Over the next five years, U.S. demand for gasoline is poised for a cumulative drop of 700,000 barrels per day, and the pace of that demand destruction is likely to accelerate after the year 2020, according to strategists at Bank of America Merrill Lynch.

MarketWatch reported that the gasoline market faces a growing supply-and-demand gap, they said in a note dated Wednesday (Feb. 12). “Despite a small rebound in consumption last year, stocks are ample and demand faces a big structural decline in the years ahead,” the strategists said. “Making matters worse, U.S. gasoline output jumped 9.1 million barrels a day in 2013, a near-record level, and may grow this year too.”

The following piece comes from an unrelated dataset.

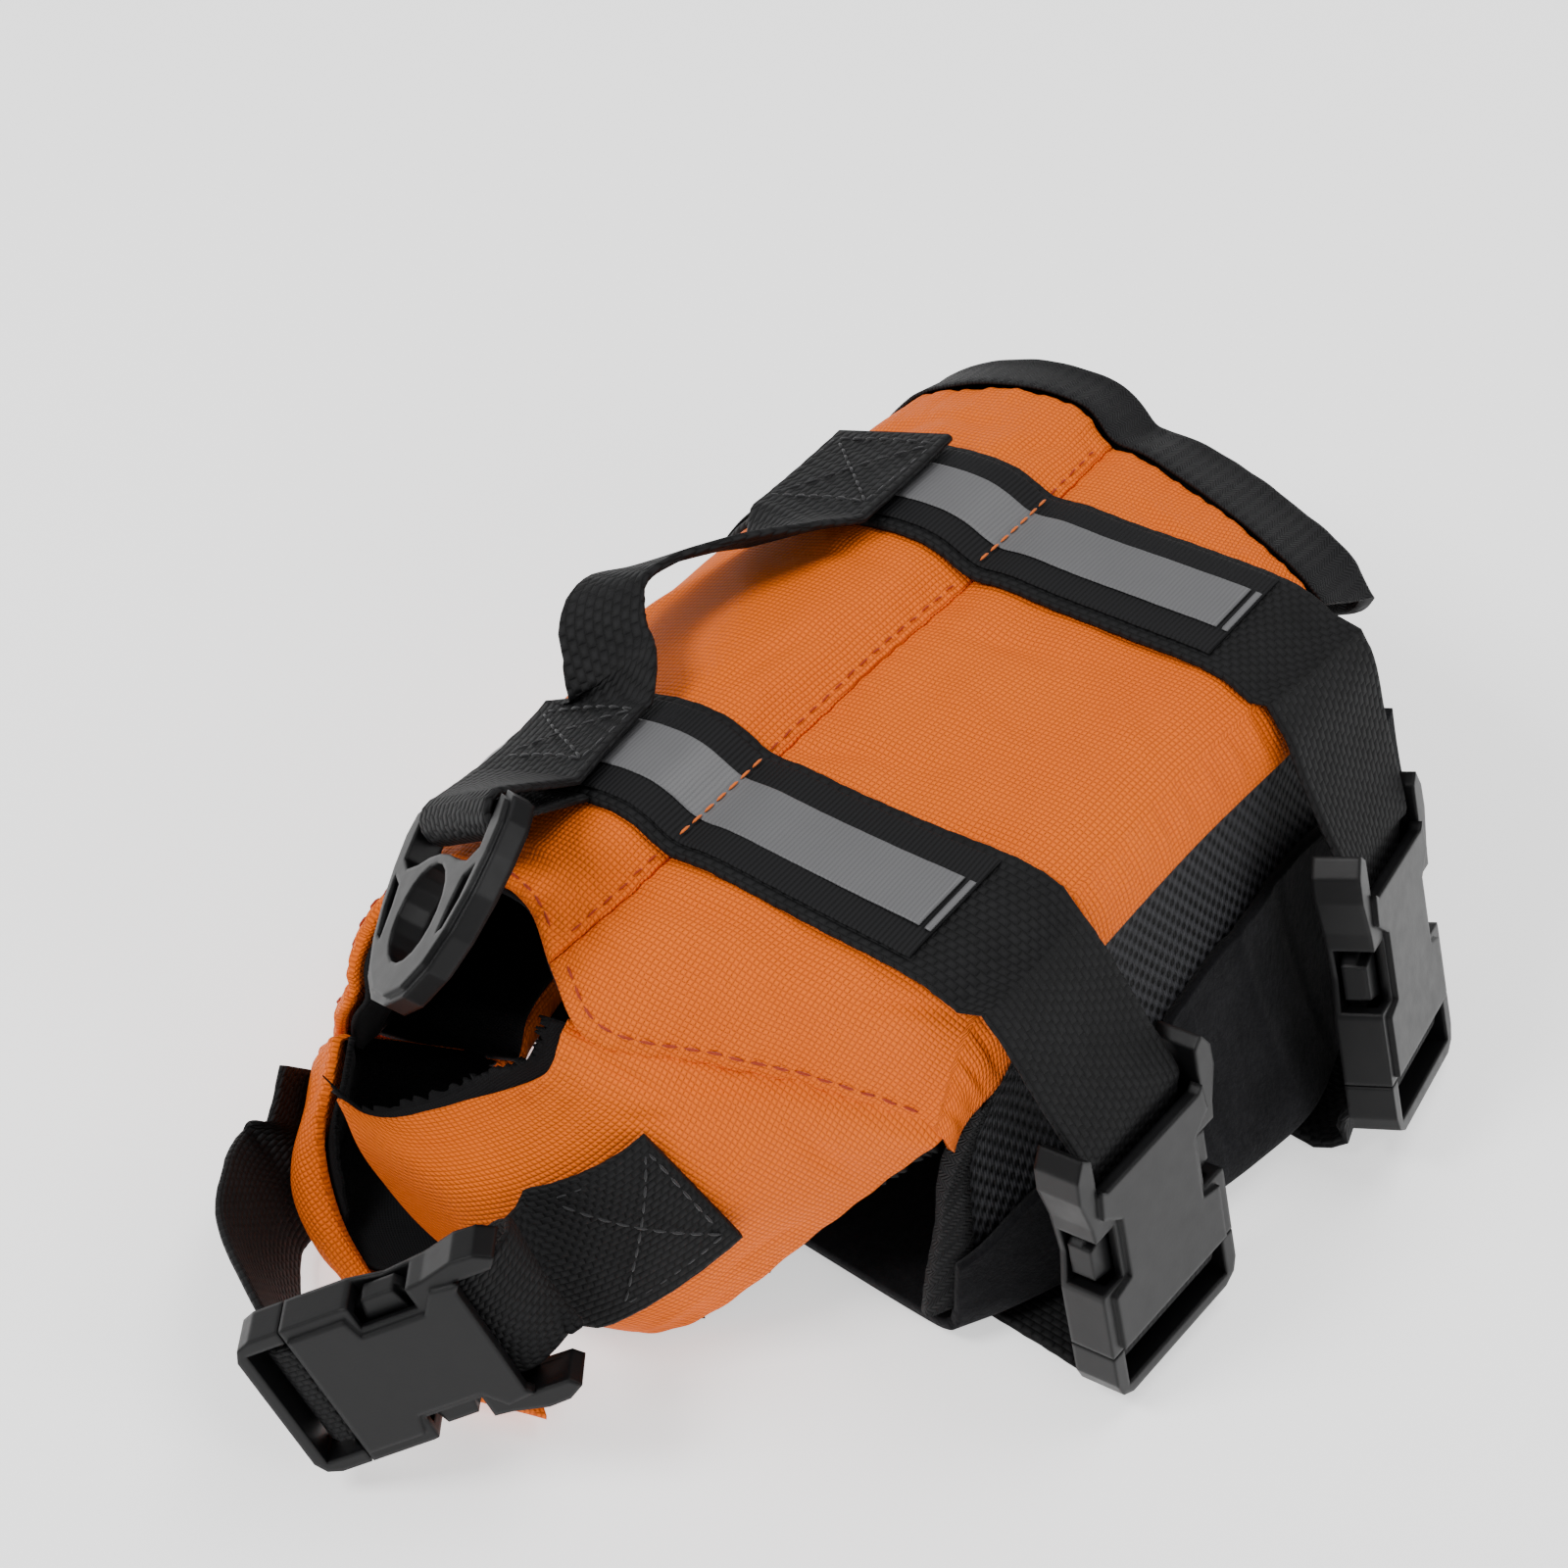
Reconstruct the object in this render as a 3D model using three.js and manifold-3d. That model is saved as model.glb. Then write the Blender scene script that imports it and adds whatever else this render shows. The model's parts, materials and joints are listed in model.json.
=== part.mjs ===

They characterized gasoline demand as continuing to be “challenged” this season “and for years to come,” as improvements in vehicle fuel efficiency offset any growth in the amount of miles driven.

The latest report from the Energy Information Administration showed that over the last four weeks, motor gasoline product supplied, which offers an indicator for demand, averaged about 8.4 million barrels per day, down by 1% from the same period last year.

“A stagnating vehicle fleet size, rising fleet turnover and higher fuel efficiency standards of new cars will lead to faster deterioration in gasoline demand going forward,” the B.of A. Merrill Lynch strategists said. “High fuel prices will also further promote a switch to smaller cars.”